What the task requires:
Only the lines from the one holding "Recreate this object" through the one holding "the ground. Millimetres." are to be retyped, exactly as they appear, with both boundary lines included.

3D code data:
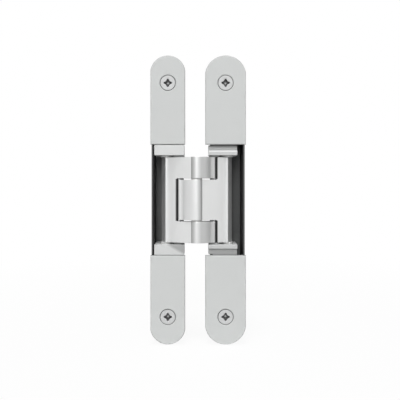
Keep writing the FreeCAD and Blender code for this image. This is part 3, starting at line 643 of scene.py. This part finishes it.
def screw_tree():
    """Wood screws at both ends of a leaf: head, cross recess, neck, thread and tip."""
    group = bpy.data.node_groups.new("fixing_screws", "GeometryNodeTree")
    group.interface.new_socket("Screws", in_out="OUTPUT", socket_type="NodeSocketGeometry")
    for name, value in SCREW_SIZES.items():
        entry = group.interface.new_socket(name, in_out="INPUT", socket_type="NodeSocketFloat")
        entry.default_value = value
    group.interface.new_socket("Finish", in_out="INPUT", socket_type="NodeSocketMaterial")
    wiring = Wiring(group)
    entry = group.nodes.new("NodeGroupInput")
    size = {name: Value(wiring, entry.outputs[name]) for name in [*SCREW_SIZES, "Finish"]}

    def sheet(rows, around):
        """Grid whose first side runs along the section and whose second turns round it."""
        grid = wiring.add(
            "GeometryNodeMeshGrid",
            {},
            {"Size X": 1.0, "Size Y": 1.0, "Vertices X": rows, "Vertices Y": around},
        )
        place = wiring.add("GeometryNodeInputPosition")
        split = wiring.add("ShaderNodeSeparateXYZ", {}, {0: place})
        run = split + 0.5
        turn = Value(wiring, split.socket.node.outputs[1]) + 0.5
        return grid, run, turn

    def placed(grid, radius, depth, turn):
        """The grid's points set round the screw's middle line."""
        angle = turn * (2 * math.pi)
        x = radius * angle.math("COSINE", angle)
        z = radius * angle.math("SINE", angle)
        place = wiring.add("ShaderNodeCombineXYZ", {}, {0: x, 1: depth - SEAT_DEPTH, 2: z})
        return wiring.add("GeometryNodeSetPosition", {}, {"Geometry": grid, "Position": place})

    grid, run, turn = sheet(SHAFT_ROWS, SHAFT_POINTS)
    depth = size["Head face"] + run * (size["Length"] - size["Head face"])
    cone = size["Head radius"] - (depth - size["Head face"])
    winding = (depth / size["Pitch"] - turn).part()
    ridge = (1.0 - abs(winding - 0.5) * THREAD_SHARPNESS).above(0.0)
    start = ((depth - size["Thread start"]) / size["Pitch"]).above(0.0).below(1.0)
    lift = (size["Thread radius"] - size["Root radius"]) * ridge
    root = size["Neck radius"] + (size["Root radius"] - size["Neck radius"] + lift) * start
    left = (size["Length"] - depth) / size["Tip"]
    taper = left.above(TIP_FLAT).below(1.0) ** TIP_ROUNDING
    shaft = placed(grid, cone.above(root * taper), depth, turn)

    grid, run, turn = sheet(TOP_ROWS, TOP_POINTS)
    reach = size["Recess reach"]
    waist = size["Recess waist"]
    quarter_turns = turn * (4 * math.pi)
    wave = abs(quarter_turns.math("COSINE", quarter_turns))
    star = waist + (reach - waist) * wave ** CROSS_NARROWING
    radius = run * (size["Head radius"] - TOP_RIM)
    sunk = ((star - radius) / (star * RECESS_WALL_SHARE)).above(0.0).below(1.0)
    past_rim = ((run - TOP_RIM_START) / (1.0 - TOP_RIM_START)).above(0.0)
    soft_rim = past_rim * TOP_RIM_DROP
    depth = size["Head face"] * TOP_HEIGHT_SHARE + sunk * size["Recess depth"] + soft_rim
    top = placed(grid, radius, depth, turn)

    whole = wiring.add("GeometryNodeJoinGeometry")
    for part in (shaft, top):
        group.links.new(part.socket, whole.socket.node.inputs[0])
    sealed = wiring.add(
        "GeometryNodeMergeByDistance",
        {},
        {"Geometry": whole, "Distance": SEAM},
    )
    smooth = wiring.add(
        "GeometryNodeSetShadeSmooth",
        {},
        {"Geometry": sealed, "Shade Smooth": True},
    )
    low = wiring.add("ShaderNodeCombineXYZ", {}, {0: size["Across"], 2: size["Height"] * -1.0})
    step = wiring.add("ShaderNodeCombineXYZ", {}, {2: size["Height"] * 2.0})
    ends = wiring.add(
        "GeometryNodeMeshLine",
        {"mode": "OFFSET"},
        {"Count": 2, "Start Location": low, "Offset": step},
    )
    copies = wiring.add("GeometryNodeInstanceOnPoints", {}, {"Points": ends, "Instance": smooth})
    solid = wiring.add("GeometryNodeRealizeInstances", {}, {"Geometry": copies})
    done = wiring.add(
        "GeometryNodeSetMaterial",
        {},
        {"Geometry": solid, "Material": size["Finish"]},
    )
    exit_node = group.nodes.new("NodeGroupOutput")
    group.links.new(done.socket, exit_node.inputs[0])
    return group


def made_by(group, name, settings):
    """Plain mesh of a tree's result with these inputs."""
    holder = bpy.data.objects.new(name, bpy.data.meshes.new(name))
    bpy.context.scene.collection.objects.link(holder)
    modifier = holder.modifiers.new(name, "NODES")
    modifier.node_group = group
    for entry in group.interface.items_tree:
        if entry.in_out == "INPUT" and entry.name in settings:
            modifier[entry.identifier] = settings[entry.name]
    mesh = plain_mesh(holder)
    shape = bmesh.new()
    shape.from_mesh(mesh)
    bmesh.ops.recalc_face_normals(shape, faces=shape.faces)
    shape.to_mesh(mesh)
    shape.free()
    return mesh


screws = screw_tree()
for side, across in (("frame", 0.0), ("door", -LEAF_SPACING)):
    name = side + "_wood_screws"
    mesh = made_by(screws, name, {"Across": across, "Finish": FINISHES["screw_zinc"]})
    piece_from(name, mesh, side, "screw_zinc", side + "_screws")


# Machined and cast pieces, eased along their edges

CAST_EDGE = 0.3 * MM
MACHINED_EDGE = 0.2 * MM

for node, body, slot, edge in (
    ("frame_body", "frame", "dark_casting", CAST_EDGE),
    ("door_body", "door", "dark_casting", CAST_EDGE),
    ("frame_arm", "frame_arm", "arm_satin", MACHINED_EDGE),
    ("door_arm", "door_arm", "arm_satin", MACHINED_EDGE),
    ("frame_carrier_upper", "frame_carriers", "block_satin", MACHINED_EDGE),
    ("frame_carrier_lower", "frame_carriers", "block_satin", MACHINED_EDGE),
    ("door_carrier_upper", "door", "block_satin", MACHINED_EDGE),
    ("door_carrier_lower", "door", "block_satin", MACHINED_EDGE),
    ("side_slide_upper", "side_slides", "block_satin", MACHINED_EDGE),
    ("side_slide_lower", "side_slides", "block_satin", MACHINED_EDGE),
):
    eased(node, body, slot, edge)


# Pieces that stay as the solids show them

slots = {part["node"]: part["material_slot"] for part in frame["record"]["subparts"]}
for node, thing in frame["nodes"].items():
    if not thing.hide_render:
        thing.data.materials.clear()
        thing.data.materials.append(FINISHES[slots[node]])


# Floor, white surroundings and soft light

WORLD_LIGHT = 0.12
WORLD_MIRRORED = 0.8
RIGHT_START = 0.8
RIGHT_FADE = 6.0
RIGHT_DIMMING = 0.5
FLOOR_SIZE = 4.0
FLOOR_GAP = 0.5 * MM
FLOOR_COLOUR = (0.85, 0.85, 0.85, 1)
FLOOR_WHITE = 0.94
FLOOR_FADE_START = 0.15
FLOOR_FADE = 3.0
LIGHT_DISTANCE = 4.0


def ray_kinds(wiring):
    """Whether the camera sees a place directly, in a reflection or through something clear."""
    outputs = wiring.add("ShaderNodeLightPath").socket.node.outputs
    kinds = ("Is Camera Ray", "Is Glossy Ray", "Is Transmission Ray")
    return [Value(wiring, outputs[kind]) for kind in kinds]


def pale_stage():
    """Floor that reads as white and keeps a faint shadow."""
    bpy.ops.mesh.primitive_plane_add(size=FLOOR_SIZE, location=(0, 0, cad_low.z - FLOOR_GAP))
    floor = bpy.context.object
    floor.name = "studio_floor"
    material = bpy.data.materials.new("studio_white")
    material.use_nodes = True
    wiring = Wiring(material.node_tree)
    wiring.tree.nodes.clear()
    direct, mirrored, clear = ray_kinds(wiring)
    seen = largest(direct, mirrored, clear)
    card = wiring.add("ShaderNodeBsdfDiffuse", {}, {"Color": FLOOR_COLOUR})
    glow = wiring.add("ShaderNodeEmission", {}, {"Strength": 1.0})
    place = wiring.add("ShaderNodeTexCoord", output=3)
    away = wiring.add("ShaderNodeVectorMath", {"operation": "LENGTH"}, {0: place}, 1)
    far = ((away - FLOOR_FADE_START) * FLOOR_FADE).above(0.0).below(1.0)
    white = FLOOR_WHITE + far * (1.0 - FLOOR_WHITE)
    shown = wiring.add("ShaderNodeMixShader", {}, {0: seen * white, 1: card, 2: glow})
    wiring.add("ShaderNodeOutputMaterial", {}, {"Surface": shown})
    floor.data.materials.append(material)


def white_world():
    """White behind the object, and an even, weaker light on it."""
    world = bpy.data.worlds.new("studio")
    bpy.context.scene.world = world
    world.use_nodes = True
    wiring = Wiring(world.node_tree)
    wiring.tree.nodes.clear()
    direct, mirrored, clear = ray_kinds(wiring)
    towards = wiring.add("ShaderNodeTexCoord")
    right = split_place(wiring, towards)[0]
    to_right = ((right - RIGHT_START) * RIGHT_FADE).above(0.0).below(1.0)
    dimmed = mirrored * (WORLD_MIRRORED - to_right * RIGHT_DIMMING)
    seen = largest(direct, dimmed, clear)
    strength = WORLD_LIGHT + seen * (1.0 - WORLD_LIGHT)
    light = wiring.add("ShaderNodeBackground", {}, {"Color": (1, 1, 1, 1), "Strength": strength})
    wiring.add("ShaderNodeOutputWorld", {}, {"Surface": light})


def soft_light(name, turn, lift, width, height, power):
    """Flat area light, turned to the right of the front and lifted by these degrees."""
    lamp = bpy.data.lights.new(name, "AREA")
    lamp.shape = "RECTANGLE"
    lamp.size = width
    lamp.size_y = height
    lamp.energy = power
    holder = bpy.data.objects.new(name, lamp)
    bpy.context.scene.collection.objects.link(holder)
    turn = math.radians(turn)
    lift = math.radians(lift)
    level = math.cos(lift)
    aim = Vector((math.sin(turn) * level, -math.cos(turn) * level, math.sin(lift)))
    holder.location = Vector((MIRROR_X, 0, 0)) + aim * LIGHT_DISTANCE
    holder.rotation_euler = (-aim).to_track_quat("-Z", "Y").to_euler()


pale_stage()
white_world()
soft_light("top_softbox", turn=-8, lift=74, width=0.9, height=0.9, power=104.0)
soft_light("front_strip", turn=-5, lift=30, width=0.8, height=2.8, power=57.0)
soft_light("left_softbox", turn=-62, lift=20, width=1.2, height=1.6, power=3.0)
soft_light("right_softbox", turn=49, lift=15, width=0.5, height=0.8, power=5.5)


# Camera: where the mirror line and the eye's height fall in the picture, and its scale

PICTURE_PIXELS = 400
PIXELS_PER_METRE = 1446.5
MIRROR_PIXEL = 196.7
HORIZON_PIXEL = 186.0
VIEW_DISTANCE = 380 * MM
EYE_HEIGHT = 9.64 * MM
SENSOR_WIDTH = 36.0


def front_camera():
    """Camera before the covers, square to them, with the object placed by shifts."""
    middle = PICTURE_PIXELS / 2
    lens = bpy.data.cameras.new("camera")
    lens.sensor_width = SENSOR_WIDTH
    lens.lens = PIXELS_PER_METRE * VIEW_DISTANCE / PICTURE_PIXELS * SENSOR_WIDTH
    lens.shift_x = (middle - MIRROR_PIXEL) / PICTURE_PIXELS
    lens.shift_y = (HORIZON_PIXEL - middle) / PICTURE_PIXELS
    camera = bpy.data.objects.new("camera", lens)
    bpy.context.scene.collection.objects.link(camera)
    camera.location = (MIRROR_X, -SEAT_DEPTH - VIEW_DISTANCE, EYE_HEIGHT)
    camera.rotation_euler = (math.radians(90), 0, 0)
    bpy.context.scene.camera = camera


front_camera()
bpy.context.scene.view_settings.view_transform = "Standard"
==
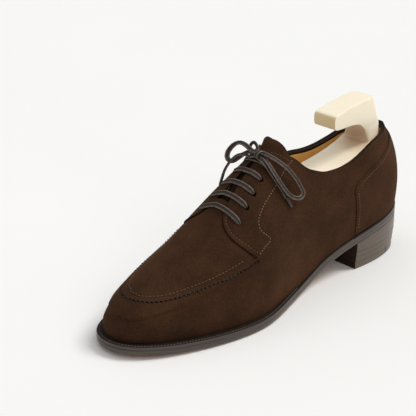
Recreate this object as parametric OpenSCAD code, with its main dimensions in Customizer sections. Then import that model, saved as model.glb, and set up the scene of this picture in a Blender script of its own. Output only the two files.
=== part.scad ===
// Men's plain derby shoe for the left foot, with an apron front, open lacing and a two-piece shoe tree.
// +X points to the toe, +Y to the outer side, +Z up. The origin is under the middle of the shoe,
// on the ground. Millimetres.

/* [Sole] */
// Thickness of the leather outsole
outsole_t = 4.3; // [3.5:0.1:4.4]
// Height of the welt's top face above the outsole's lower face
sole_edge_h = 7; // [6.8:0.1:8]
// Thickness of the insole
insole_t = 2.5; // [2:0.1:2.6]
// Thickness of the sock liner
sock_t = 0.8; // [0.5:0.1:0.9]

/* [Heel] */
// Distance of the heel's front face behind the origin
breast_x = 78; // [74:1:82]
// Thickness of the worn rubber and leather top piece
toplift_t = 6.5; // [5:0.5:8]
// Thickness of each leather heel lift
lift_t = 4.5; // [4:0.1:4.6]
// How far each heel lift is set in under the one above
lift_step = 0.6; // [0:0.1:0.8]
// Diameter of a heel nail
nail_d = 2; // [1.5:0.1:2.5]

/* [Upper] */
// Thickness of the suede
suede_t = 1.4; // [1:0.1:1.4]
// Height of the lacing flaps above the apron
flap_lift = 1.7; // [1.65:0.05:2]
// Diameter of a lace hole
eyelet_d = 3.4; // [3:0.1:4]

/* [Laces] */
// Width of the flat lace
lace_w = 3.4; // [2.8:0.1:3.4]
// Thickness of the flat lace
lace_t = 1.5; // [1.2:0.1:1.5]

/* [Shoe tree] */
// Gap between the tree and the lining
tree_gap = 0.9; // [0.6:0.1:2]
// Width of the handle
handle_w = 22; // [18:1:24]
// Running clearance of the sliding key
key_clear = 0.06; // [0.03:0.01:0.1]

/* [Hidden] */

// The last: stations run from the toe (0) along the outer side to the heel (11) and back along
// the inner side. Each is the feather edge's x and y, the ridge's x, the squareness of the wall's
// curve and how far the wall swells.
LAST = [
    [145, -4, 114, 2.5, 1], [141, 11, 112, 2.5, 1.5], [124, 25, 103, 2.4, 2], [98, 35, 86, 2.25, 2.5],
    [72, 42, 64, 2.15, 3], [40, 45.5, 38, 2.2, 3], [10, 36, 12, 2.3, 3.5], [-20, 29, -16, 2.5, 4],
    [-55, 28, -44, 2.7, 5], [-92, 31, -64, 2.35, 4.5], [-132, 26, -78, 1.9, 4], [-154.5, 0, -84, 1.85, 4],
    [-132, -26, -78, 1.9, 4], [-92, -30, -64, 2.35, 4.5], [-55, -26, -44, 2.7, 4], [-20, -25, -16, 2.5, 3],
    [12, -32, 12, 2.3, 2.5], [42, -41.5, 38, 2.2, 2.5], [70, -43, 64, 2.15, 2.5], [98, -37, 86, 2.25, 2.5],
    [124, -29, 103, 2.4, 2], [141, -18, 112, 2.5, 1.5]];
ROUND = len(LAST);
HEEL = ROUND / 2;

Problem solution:
Recreate this object as parametric OpenSCAD code, with its main dimensions in Customizer sections. Then import that model, saved as model.glb, and set up the scene of this picture in a Blender script of its own. Output only the two files.
=== part.scad ===
// Men's plain derby shoe for the left foot, with an apron front, open lacing and a two-piece shoe tree.
// +X points to the toe, +Y to the outer side, +Z up. The origin is under the middle of the shoe,
// on the ground. Millimetres.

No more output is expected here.